◆ Raw data ◆
■ ■ ■ ■
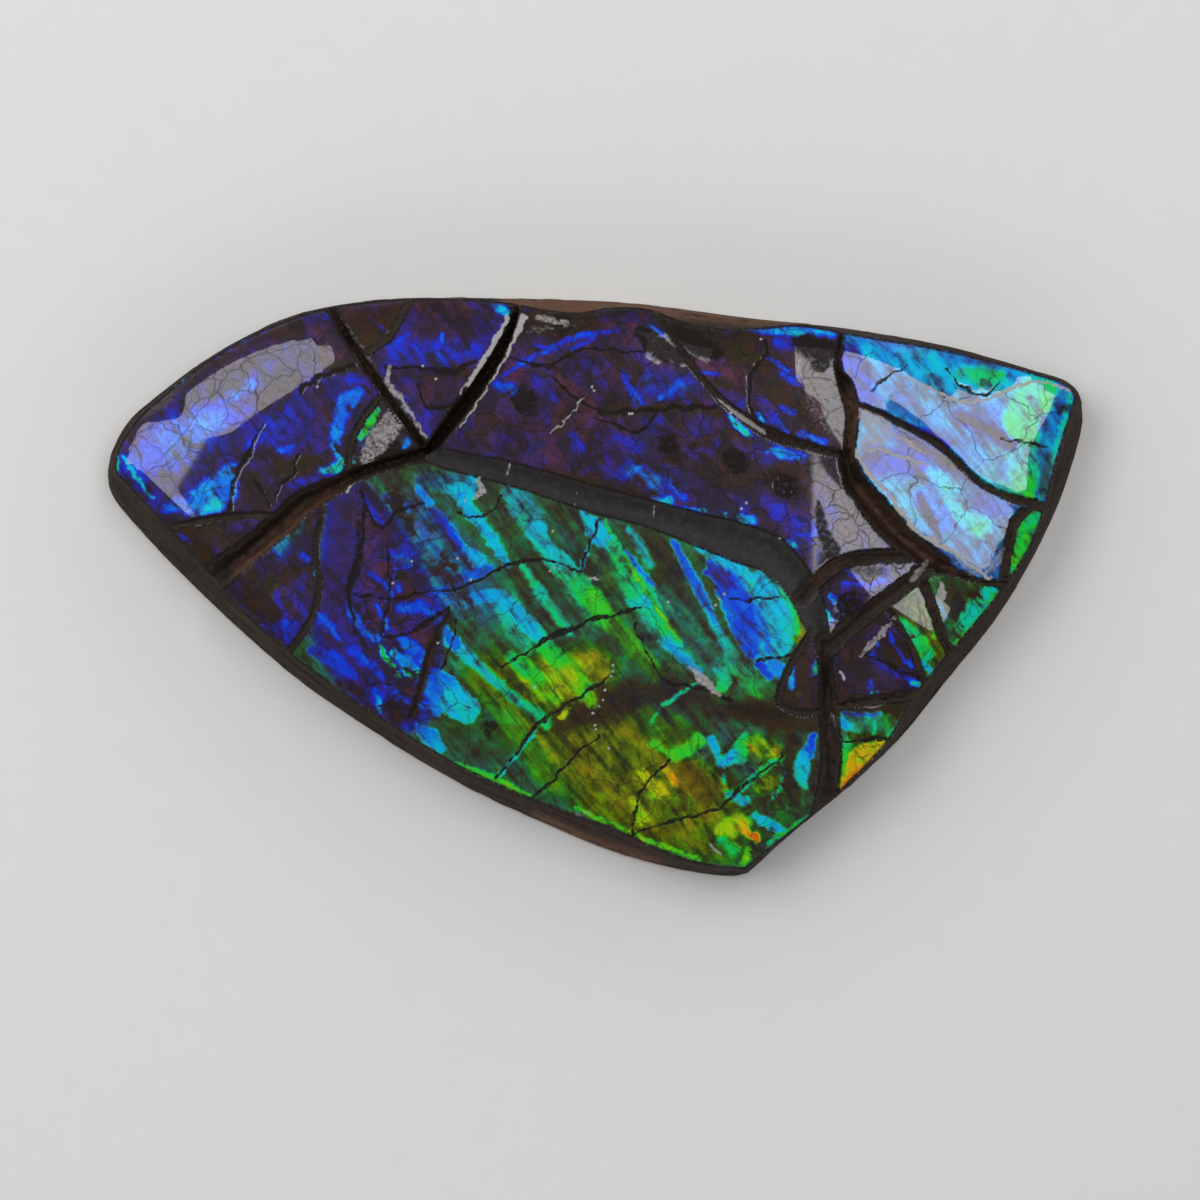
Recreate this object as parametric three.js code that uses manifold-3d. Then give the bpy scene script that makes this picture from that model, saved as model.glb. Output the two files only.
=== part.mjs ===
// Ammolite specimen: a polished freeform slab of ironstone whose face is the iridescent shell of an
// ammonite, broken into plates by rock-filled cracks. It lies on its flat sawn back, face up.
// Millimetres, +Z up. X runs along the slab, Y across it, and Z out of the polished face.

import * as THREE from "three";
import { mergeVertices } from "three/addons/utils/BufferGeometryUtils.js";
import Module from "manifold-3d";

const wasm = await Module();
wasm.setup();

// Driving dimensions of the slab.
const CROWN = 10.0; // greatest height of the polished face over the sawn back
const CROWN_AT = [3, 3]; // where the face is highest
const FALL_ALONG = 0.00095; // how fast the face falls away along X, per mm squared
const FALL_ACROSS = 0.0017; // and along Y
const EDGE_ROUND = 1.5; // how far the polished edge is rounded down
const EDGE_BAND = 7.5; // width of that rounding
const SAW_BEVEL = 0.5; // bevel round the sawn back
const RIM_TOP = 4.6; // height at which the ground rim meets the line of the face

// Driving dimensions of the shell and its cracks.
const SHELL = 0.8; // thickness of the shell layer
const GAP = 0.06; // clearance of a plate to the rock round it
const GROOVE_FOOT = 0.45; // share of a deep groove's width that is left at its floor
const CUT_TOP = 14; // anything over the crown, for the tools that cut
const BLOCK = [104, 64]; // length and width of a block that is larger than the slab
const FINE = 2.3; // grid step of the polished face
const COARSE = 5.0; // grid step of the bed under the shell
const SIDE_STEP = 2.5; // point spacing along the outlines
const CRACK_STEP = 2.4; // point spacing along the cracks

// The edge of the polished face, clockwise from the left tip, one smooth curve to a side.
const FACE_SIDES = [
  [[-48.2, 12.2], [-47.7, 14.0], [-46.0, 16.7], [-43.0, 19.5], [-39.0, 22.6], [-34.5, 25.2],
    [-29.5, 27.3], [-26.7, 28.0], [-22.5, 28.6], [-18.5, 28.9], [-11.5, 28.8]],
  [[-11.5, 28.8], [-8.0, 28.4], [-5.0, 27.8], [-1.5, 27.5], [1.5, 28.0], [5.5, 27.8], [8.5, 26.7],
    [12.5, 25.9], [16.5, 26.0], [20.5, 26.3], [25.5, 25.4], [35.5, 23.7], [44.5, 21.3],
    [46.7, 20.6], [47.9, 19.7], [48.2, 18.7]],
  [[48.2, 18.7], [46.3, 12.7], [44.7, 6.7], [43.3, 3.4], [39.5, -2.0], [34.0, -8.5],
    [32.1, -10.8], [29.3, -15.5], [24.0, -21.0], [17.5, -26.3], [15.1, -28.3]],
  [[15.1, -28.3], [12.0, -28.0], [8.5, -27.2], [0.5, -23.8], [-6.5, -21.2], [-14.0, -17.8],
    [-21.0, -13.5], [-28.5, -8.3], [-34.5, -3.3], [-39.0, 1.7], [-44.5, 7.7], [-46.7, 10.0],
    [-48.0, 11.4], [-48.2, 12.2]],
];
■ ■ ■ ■
◆ Directions for this task ◆
Filter for "manifold". Return all lines that hold it.

◆ Exercise response ◆
Recreate this object as parametric three.js code that uses manifold-3d. Then give the bpy scene script that makes this picture from that model, saved as model.glb. Output the two files only.
import Module from "manifold-3d";